Problem requirements: Copy out the lines that have "rigid" in them.

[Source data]
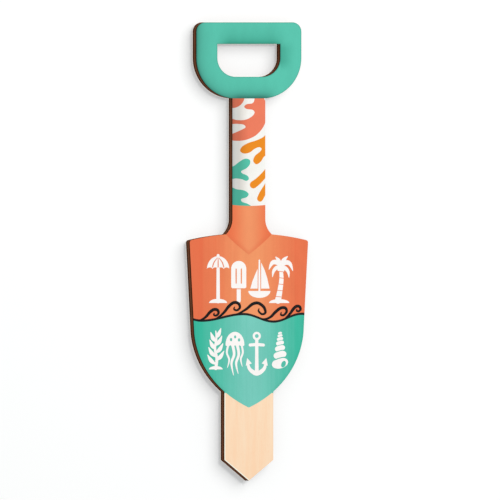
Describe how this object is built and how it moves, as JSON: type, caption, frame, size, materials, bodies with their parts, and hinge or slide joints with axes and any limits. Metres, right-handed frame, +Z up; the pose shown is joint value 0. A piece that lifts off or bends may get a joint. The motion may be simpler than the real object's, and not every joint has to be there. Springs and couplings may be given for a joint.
{
  "type": "garden stake",
  "caption": "Flat wooden garden stake shaped like a toy spade, with a D handle, a shaft, a pointed printed blade and a bare pointed stake below it.",
  "frame": {"origin": "tip of the printed blade, half way through the board: the height of the soil once the bare stake is pushed in", "axes": "+X across the board to the right as seen from the front, -Y the way the printed face looks, +Z up along the shaft"},
  "size_m": [0.0814, 0.0099, 0.3048],
  "materials": {
    "charred_core": "laser-cut fibreboard edge, charred dark brown",
    "veneer": "sanded pale maple veneer, fine straight grain, toasted at the cut edge",
    "handle_ink": "satin teal cured ink with darker printed shading",
    "shaft_ink": "satin off-white cured ink with a coral, orange and teal leaf pattern",
    "socket_ink": "satin orange-coral cured ink, lighter down the middle",
    "sky_ink": "satin coral cured ink, lighter down the middle",
    "waterline_ink": "satin black cured ink",
    "sea_ink": "satin teal cured ink, lighter down the middle"
  },
  "bodies": {
    "root": {"core_board": "charred_core", "front_veneer": "veneer", "back_veneer": "veneer", "handle_print": "handle_ink", "shaft_print": "shaft_ink", "socket_print": "socket_ink", "sky_print": "sky_ink", "waterline_print": "waterline_ink", "sea_print": "sea_ink"}
  },
  "joints": []
}
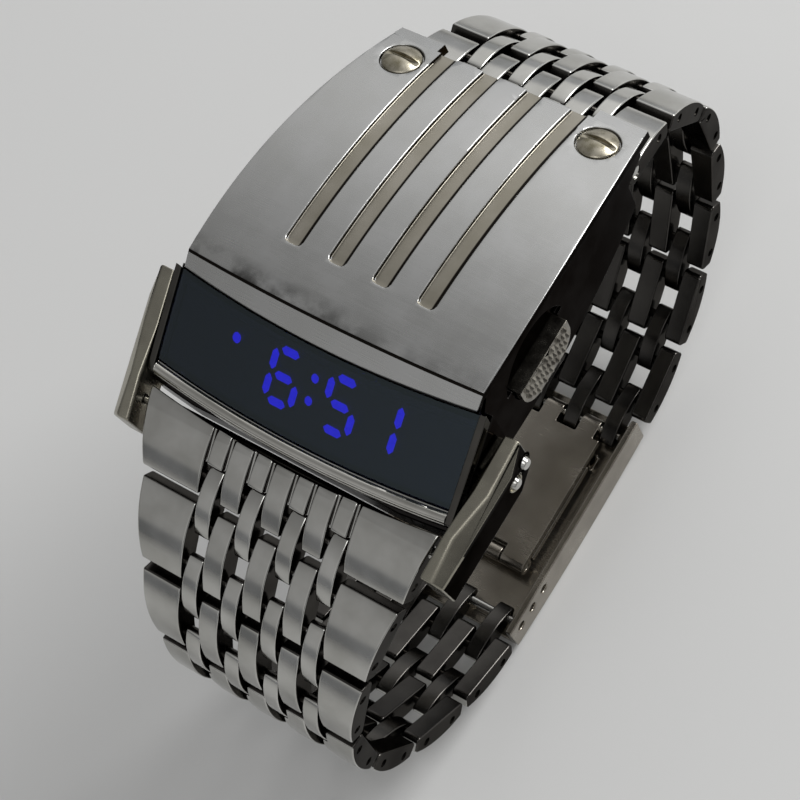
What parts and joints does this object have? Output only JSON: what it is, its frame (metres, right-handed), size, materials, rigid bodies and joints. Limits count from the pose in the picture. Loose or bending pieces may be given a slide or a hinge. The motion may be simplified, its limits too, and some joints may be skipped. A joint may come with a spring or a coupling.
{
  "type": "led wristwatch",
  "caption": "Hooded digital wristwatch with a bowed, sloping light display, side push button, side guards and a tapering link bracelet on a fold-over clasp.",
  "frame": {"origin": "middle of the case back's outer face", "axes": "+Z out of the dial through the hood, +Y towards 12 o'clock, behind the hood, +X towards 3 o'clock, where the push button is"},
  "size_m": [0.0462, 0.081, 0.066],
  "materials": {
    "hood": "warm gunmetal, fine brushing across the dial",
    "case": "dark gunmetal, polished",
    "guards": "warm grey, satin",
    "links": "polished, warm gunmetal",
    "connectors": "polished, warm gunmetal",
    "pins": "drawn steel",
    "window": "dark violet filter glass",
    "seals": "soft black",
    "bezel": "bright satin",
    "screws": "dull nickelled brass",
    "back": "satin",
    "board": "green solder mask",
    "led_board": "matt black",
    "led": "lit blue-violet",
    "holder": "moulded, off-white",
    "cells": "nickel plated",
    "clip": "phosphor bronze strip",
    "button": "knurled, satin",
    "clasp": "satin, polished edges"
  },
  "bodies": {
    "case": {"case_body": "case", "hood": "hood", "hood_screws": "screws", "display_window": "window", "window_gasket": "seals", "bezel_frame": "bezel", "guard_left": "guards", "guard_right": "guards", "guard_screws": "pins", "led_board": "led_board", "led_segments": "led", "circuit_board": "board", "module_holder": "holder", "coin_cells": "cells", "battery_clip": "clip", "case_back": "back", "case_back_gasket": "seals", "case_back_screws": "pins", "button_spring": "pins", "spring_bar_6": "pins", "spring_bar_12": "pins"},
    "button": {"push_button": "button", "button_clip": "pins"},
    "end_link_6": {"end_link_6": "links"},
    "connectors_6_1": {"connectors_6_1": "connectors"},
    "row_6_2": {"row_6_2": "links"},
    "connectors_6_2": {"connectors_6_2": "connectors"},
    "row_6_3": {"row_6_3": "links"},
    "connectors_6_3": {"connectors_6_3": "connectors"},
    "row_6_4": {"row_6_4": "links"},
    "connectors_6_4": {"connectors_6_4": "connectors"},
    "row_6_5": {"row_6_5": "links"},
    "connectors_6_5": {"connectors_6_5": "connectors"},
    "row_6_6": {"row_6_6": "links"},
    "connectors_6_6": {"connectors_6_6": "connectors"},
    "row_6_7": {"row_6_7": "links"},
    "connectors_6_7": {"connectors_6_7": "connectors", "clasp_spring_bar": "pins"},
    "end_link_12": {"end_link_12": "links"},
    "connectors_12_1": {"connectors_12_1": "connectors"},
    "row_12_2": {"row_12_2": "links"},
    "connectors_12_2": {"connectors_12_2": "connectors"},
    "row_12_3": {"row_12_3": "links"},
    "connectors_12_3": {"connectors_12_3": "connectors"},
    "row_12_4": {"row_12_4": "links"},
    "connectors_12_4": {"connectors_12_4": "connectors"},
    "row_12_5": {"row_12_5": "links"},
    "connectors_12_5": {"connectors_12_5": "connectors"},
    "row_12_6": {"row_12_6": "links"},
    "connectors_12_6": {"connectors_12_6": "connectors"},
    "row_12_7": {"row_12_7": "links"},
    "connectors_12_7": {"connectors_12_7": "connectors"},
    "inner_blade": {"clasp_inner_blade": "clasp", "clasp_fold_pin": "pins", "clasp_end_pin": "pins"},
    "middle_blade": {"clasp_middle_blade": "clasp"},
    "cover": {"clasp_cover": "clasp", "clasp_cover_pin": "pins"}
  },
  "joints": [
    {"name": "hinge_6_1", "type": "hinge", "parent": "case", "child": "end_link_6", "pos_m": [0, -0.02474, 0.003], "axis": [-1, 0, 0], "range_deg": [0, 8]},
    {"name": "hinge_6_2", "type": "hinge", "parent": "end_link_6", "child": "connectors_6_1", "pos_m": [0, -0.02839, 0.00054], "axis": [-1, 0, 0], "range_deg": [0, 4]},
    {"name": "hinge_6_3", "type": "hinge", "parent": "connectors_6_1", "child": "row_6_2", "pos_m": [0, -0.03249, -0.00266], "axis": [-1, 0, 0], "range_deg": [0, 4]},
    {"name": "bracelet_flex", "type": "hinge", "parent": "row_6_2", "child": "connectors_6_2", "pos_m": [0, -0.03642, -0.00621], "axis": [-1, 0, 0], "range_deg": [0, 10]},
    {"name": "hinge_6_5", "type": "hinge", "parent": "connectors_6_2", "child": "row_6_3", "pos_m": [0, -0.03963, -0.01031], "axis": [-1, 0, 0], "range_deg": [0, 10]},
    {"name": "hinge_6_6", "type": "hinge", "parent": "row_6_3", "child": "connectors_6_3", "pos_m": [0, -0.04211, -0.01499], "axis": [-1, 0, 0], "range_deg": [0, 13]},
    {"name": "hinge_6_7", "type": "hinge", "parent": "connectors_6_3", "child": "row_6_4", "pos_m": [0, -0.04346, -0.02001], "axis": [-1, 0, 0], "range_deg": [0, 13]},
    {"name": "hinge_6_8", "type": "hinge", "parent": "row_6_4", "child": "connectors_6_4", "pos_m": [0, -0.04364, -0.02531], "axis": [-1, 0, 0], "range_deg": [0, 13]},
    {"name": "hinge_6_9", "type": "hinge", "parent": "connectors_6_4", "child": "row_6_5", "pos_m": [0, -0.04265, -0.03041], "axis": [-1, 0, 0], "range_deg": [0, 13]},
    {"name": "hinge_6_10", "type": "hinge", "parent": "row_6_5", "child": "connectors_6_5", "pos_m": [0, -0.0405, -0.03525], "axis": [-1, 0, 0], "range_deg": [0, 12]},
    {"name": "hinge_6_11", "type": "hinge", "parent": "connectors_6_5", "child": "row_6_6", "pos_m": [0, -0.03744, -0.03946], "axis": [-1, 0, 0], "range_deg": [0, 12]},
    {"name": "hinge_6_12", "type": "hinge", "parent": "row_6_6", "child": "connectors_6_6", "pos_m": [0, -0.0335, -0.043], "axis": [-1, 0, 0], "range_deg": [0, 10]},
    {"name": "hinge_6_13", "type": "hinge", "parent": "connectors_6_6", "child": "row_6_7", "pos_m": [0, -0.02909, -0.04576], "axis": [-1, 0, 0], "range_deg": [0, 10]},
    {"name": "hinge_6_14", "type": "hinge", "parent": "row_6_7", "child": "connectors_6_7", "pos_m": [0, -0.02418, -0.04775], "axis": [-1, 0, 0], "range_deg": [0, 10]},
    {"name": "hinge_12_1", "type": "hinge", "parent": "case", "child": "end_link_12", "pos_m": [0, 0.02, 0.0026], "axis": [1, 0, 0], "range_deg": [0, 8]},
    {"name": "hinge_12_2", "type": "hinge", "parent": "end_link_12", "child": "connectors_12_1", "pos_m": [0, 0.02504, 0.00096], "axis": [1, 0, 0], "range_deg": [0, 18]},
    {"name": "hinge_12_3", "type": "hinge", "parent": "connectors_12_1", "child": "row_12_2", "pos_m": [0, 0.02925, -0.00209], "axis": [1, 0, 0], "range_deg": [0, 18]},
    {"name": "hinge_12_4", "type": "hinge", "parent": "row_12_2", "child": "connectors_12_2", "pos_m": [0, 0.03236, -0.00638], "axis": [1, 0, 0], "range_deg": [0, 15]},
    {"name": "hinge_12_5", "type": "hinge", "parent": "connectors_12_2", "child": "row_12_3", "pos_m": [0, 0.03423, -0.01124], "axis": [1, 0, 0], "range_deg": [0, 15]},
    {"name": "hinge_12_6", "type": "hinge", "parent": "row_12_3", "child": "connectors_12_3", "pos_m": [0, 0.03478, -0.01651], "axis": [1, 0, 0], "range_deg": [0, 9]},
    {"name": "hinge_12_7", "type": "hinge", "parent": "connectors_12_3", "child": "row_12_4", "pos_m": [0, 0.03451, -0.0217], "axis": [1, 0, 0], "range_deg": [0, 9]},
    {"name": "hinge_12_8", "type": "hinge", "parent": "row_12_4", "child": "connectors_12_4", "pos_m": [0, 0.03341, -0.02688], "axis": [1, 0, 0], "range_deg": [0, 9]},
    {"name": "hinge_12_9", "type": "hinge", "parent": "connectors_12_4", "child": "row_12_5", "pos_m": [0, 0.03154, -0.03174], "axis": [1, 0, 0], "range_deg": [0, 9]},
    {"name": "hinge_12_10", "type": "hinge", "parent": "row_12_5", "child": "connectors_12_5", "pos_m": [0, 0.02889, -0.03633], "axis": [1, 0, 0], "range_deg": [0, 10]},
    {"name": "hinge_12_11", "type": "hinge", "parent": "connectors_12_5", "child": "row_12_6", "pos_m": [0, 0.02555, -0.04031], "axis": [1, 0, 0], "range_deg": [0, 10]},
    {"name": "hinge_12_12", "type": "hinge", "parent": "row_12_6", "child": "connectors_12_6", "pos_m": [0, 0.02149, -0.04372], "axis": [1, 0, 0], "range_deg": [0, 10]},
    {"name": "hinge_12_13", "type": "hinge", "parent": "connectors_12_6", "child": "row_12_7", "pos_m": [0, 0.01699, -0.04632], "axis": [1, 0, 0], "range_deg": [0, 10]},
    {"name": "hinge_12_14", "type": "hinge", "parent": "row_12_7", "child": "connectors_12_7", "pos_m": [0, 0.01201, -0.04813], "axis": [1, 0, 0], "range_deg": [0, 10]},
    {"name": "hinge_12_15", "type": "hinge", "parent": "connectors_12_7", "child": "inner_blade", "pos_m": [0, 0.00689, -0.04904], "axis": [1, 0, 0], "range_deg": [0, 10]},
    {"name": "clasp_fold", "type": "hinge", "parent": "inner_blade", "child": "middle_blade", "pos_m": [0, -0.01251, -0.04904], "axis": [-1, 0, 0], "range_deg": [0, 150]},
    {"name": "cover_swing", "type": "hinge", "parent": "middle_blade", "child": "cover", "pos_m": [0, 0.00309, -0.04985], "axis": [-1, 0, 0], "range_deg": [-150, 0]},
    {"name": "button_press", "type": "slide", "parent": "case", "child": "button", "axis": [-1, 0, 0], "range_m": [0, 0.0008], "stiffness_N_per_m": 300, "springref_m": -0.0008, "deforming": ["button_spring"]}
  ],
  "couplings": [
    {"joint": "hinge_6_1", "follows": "bracelet_flex", "ratio": 0.8},
    {"joint": "hinge_6_2", "follows": "bracelet_flex", "ratio": 0.4},
    {"joint": "hinge_6_3", "follows": "bracelet_flex", "ratio": 0.4},
    {"joint": "hinge_6_5", "follows": "bracelet_flex", "ratio": 1},
    {"joint": "hinge_6_6", "follows": "bracelet_flex", "ratio": 1.3},
    {"joint": "hinge_6_7", "follows": "bracelet_flex", "ratio": 1.3},
    {"joint": "hinge_6_8", "follows": "bracelet_flex", "ratio": 1.3},
    {"joint": "hinge_6_9", "follows": "bracelet_flex", "ratio": 1.3},
    {"joint": "hinge_6_10", "follows": "bracelet_flex", "ratio": 1.2},
    {"joint": "hinge_6_11", "follows": "bracelet_flex", "ratio": 1.2},
    {"joint": "hinge_6_12", "follows": "bracelet_flex", "ratio": 1},
    {"joint": "hinge_6_13", "follows": "bracelet_flex", "ratio": 1},
    {"joint": "hinge_6_14", "follows": "bracelet_flex", "ratio": 1},
    {"joint": "hinge_12_1", "follows": "bracelet_flex", "ratio": 0.8},
    {"joint": "hinge_12_2", "follows": "bracelet_flex", "ratio": 1.8},
    {"joint": "hinge_12_3", "follows": "bracelet_flex", "ratio": 1.8},
    {"joint": "hinge_12_4", "follows": "bracelet_flex", "ratio": 1.5},
    {"joint": "hinge_12_5", "follows": "bracelet_flex", "ratio": 1.5},
    {"joint": "hinge_12_6", "follows": "bracelet_flex", "ratio": 0.9},
    {"joint": "hinge_12_7", "follows": "bracelet_flex", "ratio": 0.9},
    {"joint": "hinge_12_8", "follows": "bracelet_flex", "ratio": 0.9},
    {"joint": "hinge_12_9", "follows": "bracelet_flex", "ratio": 0.9},
    {"joint": "hinge_12_10", "follows": "bracelet_flex", "ratio": 1},
    {"joint": "hinge_12_11", "follows": "bracelet_flex", "ratio": 1},
    {"joint": "hinge_12_12", "follows": "bracelet_flex", "ratio": 1},
    {"joint": "hinge_12_13", "follows": "bracelet_flex", "ratio": 1},
    {"joint": "hinge_12_14", "follows": "bracelet_flex", "ratio": 1},
    {"joint": "hinge_12_15", "follows": "bracelet_flex", "ratio": 1},
    {"joint": "cover_swing", "follows": "clasp_fold", "ratio": -1}
  ]
}
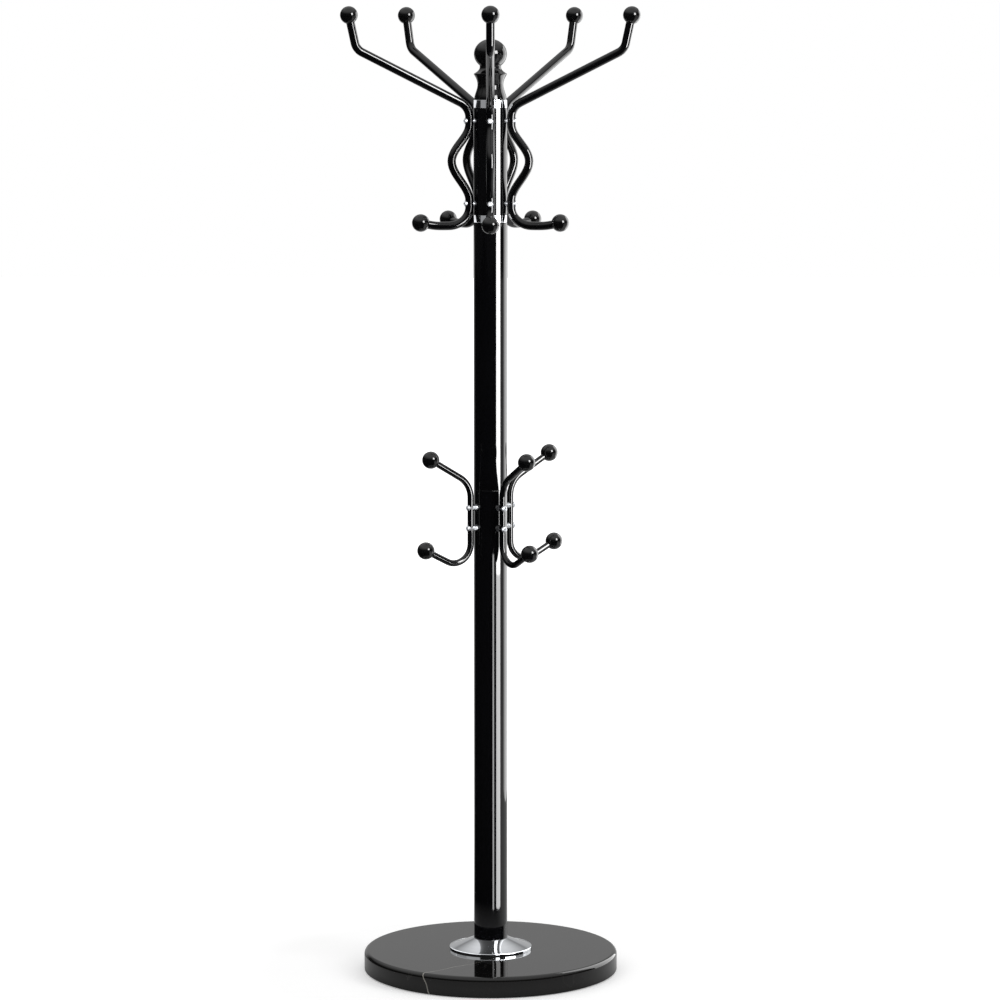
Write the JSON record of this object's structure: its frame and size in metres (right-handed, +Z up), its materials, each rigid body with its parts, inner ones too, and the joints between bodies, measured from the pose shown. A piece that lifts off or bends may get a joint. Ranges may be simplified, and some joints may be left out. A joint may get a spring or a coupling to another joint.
{
  "type": "standing coat rack",
  "caption": "Standing coat rack: black pole with bright rings on a round marble base, long bent hooks round its head, shorter double hooks at mid height, turned finial on top.",
  "frame": {"origin": "on the floor, on the pole's axis, at the centre of the felt under the base", "axes": "+Z up along the pole, -Y towards the front, +X to the right as seen from the front"},
  "size_m": [0.5254, 0.5047, 1.7353],
  "materials": {
    "black_enamel": "high-gloss black baked enamel on steel",
    "black_resin": "high-gloss black moulded resin",
    "chrome": "mirror chrome plate",
    "screw_chrome": "bright chrome plate on screws and spacers",
    "zinc_steel": "zinc-plated steel inside the pole and under the base",
    "black_marble": "polished black marble with thin pale veins",
    "felt": "dark grey pressed felt"
  },
  "bodies": {
    "root": {"base_felt": "felt", "marble_base": "black_marble", "base_washer": "zinc_steel", "base_bolt": "zinc_steel", "base_flange": "chrome", "foot_plug": "zinc_steel", "lower_tube": "black_enamel", "section_spigot": "zinc_steel", "middle_tube": "black_enamel", "head_spigot": "zinc_steel", "lower_trim_ring": "chrome", "head_tube": "black_enamel", "upper_trim_ring": "chrome", "head_plug": "zinc_steel", "finial_stud": "zinc_steel", "finial": "black_resin", "long_hook_1": "black_enamel", "long_hook_1_top_ball": "black_resin", "long_hook_1_top_screw": "screw_chrome", "long_hook_1_low_ball": "black_resin", "long_hook_1_low_screw": "screw_chrome", "long_hook_2": "black_enamel", "long_hook_2_top_ball": "black_resin", "long_hook_2_top_screw": "screw_chrome", "long_hook_2_low_ball": "black_resin", "long_hook_2_low_screw": "screw_chrome", "long_hook_3": "black_enamel", "long_hook_3_top_ball": "black_resin", "long_hook_3_top_screw": "screw_chrome", "long_hook_3_low_ball": "black_resin", "long_hook_3_low_screw": "screw_chrome", "long_hook_4": "black_enamel", "long_hook_4_top_ball": "black_resin", "long_hook_4_top_screw": "screw_chrome", "long_hook_4_low_ball": "black_resin", "long_hook_4_low_screw": "screw_chrome", "long_hook_5": "black_enamel", "long_hook_5_top_ball": "black_resin", "long_hook_5_top_screw": "screw_chrome", "long_hook_5_low_ball": "black_resin", "long_hook_5_low_screw": "screw_chrome", "double_hook_1": "black_enamel", "double_hook_1_top_ball": "black_resin", "double_hook_1_top_screw": "screw_chrome", "double_hook_1_low_ball": "black_resin", "double_hook_1_low_screw": "screw_chrome", "double_hook_2": "black_enamel", "double_hook_2_top_ball": "black_resin", "double_hook_2_top_screw": "screw_chrome", "double_hook_2_low_ball": "black_resin", "double_hook_2_low_screw": "screw_chrome", "double_hook_3": "black_enamel", "double_hook_3_top_ball": "black_resin", "double_hook_3_top_screw": "screw_chrome", "double_hook_3_low_ball": "black_resin", "double_hook_3_low_screw": "screw_chrome"}
  },
  "joints": []
}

Response to the exercise:
What parts and joints does this object have? Output only JSON: what it is, its frame (metres, right-handed), size, materials, rigid bodies and joints. Limits count from the pose in the picture. Loose or bending pieces may be given a slide or a hinge. The motion may be simplified, its limits too, and some joints may be skipped. A joint may come with a spring or a coupling.
Write the JSON record of this object's structure: its frame and size in metres (right-handed, +Z up), its materials, each rigid body with its parts, inner ones too, and the joints between bodies, measured from the pose shown. A piece that lifts off or bends may get a joint. Ranges may be simplified, and some joints may be left out. A joint may get a spring or a coupling to another joint.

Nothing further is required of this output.